→ What to work on: Exactly the lines from the one that contains "What three.js and" to the one that contains "wasm.setup();", both lines included, should be copied, and no others.

→ Dataset excerpts:
===============

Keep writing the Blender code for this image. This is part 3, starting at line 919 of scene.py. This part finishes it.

===============

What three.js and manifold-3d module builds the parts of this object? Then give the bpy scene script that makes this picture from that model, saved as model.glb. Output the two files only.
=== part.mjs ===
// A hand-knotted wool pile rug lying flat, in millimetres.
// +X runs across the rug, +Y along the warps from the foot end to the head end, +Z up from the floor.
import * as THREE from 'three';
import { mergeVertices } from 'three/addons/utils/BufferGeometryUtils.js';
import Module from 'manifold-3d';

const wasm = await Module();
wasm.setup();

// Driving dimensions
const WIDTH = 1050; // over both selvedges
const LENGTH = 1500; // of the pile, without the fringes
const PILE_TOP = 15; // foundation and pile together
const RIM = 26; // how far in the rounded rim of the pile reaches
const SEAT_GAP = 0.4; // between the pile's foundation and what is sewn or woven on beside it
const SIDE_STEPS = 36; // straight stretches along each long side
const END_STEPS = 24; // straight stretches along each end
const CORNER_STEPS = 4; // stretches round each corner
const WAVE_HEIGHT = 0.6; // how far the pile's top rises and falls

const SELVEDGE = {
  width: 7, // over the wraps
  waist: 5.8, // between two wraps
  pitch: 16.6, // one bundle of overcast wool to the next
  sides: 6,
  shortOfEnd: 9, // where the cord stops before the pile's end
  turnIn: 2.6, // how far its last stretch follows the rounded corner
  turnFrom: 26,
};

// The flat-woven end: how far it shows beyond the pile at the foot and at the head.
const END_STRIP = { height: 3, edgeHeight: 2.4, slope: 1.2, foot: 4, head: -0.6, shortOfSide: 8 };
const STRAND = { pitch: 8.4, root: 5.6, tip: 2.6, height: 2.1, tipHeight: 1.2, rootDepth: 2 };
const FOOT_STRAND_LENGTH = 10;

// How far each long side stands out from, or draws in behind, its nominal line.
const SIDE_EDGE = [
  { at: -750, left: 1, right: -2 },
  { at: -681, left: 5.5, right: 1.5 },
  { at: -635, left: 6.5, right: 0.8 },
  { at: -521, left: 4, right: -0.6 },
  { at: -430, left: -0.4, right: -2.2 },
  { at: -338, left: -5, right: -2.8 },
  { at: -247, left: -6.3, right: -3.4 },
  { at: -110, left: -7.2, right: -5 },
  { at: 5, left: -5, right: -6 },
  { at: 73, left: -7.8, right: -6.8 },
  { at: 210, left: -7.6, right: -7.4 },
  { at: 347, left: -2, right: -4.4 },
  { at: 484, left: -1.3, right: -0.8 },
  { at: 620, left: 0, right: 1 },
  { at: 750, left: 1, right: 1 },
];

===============

→ Answer for the task:
What three.js and manifold-3d module builds the parts of this object? Then give the bpy scene script that makes this picture from that model, saved as model.glb. Output the two files only.
=== part.mjs ===
// A hand-knotted wool pile rug lying flat, in millimetres.
// +X runs across the rug, +Y along the warps from the foot end to the head end, +Z up from the floor.
import * as THREE from 'three';
import { mergeVertices } from 'three/addons/utils/BufferGeometryUtils.js';
import Module from 'manifold-3d';

const wasm = await Module();
wasm.setup();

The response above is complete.